Stated goal →
Each line below should be quoted exactly, please.

[Records from a dataset]
----
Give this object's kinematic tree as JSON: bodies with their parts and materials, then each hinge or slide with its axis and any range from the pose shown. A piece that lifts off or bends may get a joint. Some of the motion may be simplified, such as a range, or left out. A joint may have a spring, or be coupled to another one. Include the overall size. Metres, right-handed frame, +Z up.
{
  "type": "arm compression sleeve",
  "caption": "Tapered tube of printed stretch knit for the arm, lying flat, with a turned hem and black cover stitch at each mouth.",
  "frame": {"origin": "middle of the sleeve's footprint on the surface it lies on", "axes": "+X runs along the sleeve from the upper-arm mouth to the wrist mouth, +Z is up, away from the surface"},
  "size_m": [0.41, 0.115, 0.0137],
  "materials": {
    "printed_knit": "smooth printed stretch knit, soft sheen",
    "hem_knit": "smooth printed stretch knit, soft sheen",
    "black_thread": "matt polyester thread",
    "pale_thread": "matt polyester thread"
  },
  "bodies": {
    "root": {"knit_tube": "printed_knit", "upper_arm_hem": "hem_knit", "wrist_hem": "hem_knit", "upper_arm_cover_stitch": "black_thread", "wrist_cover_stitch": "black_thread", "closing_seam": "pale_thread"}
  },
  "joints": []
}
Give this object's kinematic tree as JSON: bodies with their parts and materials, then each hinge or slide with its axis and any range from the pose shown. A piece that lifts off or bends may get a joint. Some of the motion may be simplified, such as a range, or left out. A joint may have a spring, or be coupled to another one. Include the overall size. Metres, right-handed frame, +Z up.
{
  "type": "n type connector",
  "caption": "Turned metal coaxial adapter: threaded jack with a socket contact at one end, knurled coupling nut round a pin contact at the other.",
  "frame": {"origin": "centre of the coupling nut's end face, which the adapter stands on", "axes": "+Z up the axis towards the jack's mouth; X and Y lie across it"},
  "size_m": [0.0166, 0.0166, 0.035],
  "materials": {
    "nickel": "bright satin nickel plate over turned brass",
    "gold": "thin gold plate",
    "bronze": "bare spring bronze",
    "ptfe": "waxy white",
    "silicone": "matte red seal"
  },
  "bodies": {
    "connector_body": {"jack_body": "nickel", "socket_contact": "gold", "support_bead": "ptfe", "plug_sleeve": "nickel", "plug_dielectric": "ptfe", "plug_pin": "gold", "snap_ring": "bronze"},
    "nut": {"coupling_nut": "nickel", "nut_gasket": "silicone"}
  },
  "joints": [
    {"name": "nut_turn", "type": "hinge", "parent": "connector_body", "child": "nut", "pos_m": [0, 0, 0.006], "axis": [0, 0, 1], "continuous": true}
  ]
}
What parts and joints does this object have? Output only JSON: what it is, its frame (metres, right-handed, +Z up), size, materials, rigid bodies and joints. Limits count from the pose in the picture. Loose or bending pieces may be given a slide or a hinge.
----
Response for this exercise →
Give this object's kinematic tree as JSON: bodies with their parts and materials, then each hinge or slide with its axis and any range from the pose shown. A piece that lifts off or bends may get a joint. Some of the motion may be simplified, such as a range, or left out. A joint may have a spring, or be coupled to another one. Include the overall size. Metres, right-handed frame, +Z up.
{
  "type": "arm compression sleeve",
  "caption": "Tapered tube of printed stretch knit for the arm, lying flat, with a turned hem and black cover stitch at each mouth.",
  "frame": {"origin": "middle of the sleeve's footprint on the surface it lies on", "axes": "+X runs along the sleeve from the upper-arm mouth to the wrist mouth, +Z is up, away from the surface"},
  "size_m": [0.41, 0.115, 0.0137],
  "materials": {
    "printed_knit": "smooth printed stretch knit, soft sheen",
    "hem_knit": "smooth printed stretch knit, soft sheen",
    "black_thread": "matt polyester thread",
    "pale_thread": "matt polyester thread"
  },
  "bodies": {
    "root": {"knit_tube": "printed_knit", "upper_arm_hem": "hem_knit", "wrist_hem": "hem_knit", "upper_arm_cover_stitch": "black_thread", "wrist_cover_stitch": "black_thread", "closing_seam": "pale_thread"}
  },
  "joints": []
}
Give this object's kinematic tree as JSON: bodies with their parts and materials, then each hinge or slide with its axis and any range from the pose shown. A piece that lifts off or bends may get a joint. Some of the motion may be simplified, such as a range, or left out. A joint may have a spring, or be coupled to another one. Include the overall size. Metres, right-handed frame, +Z up.
{
  "type": "n type connector",
  "caption": "Turned metal coaxial adapter: threaded jack with a socket contact at one end, knurled coupling nut round a pin contact at the other.",
  "frame": {"origin": "centre of the coupling nut's end face, which the adapter stands on", "axes": "+Z up the axis towards the jack's mouth; X and Y lie across it"},
  "size_m": [0.0166, 0.0166, 0.035],
  "materials": {
    "nickel": "bright satin nickel plate over turned brass",
    "gold": "thin gold plate",
    "bronze": "bare spring bronze",
    "ptfe": "waxy white",
    "silicone": "matte red seal"
  },
  "bodies": {
    "connector_body": {"jack_body": "nickel", "socket_contact": "gold", "support_bead": "ptfe", "plug_sleeve": "nickel", "plug_dielectric": "ptfe", "plug_pin": "gold", "snap_ring": "bronze"},
    "nut": {"coupling_nut": "nickel", "nut_gasket": "silicone"}
  },
  "joints": [
    {"name": "nut_turn", "type": "hinge", "parent": "connector_body", "child": "nut", "pos_m": [0, 0, 0.006], "axis": [0, 0, 1], "continuous": true}
  ]
}
What parts and joints does this object have? Output only JSON: what it is, its frame (metres, right-handed, +Z up), size, materials, rigid bodies and joints. Limits count from the pose in the picture. Loose or bending pieces may be given a slide or a hinge.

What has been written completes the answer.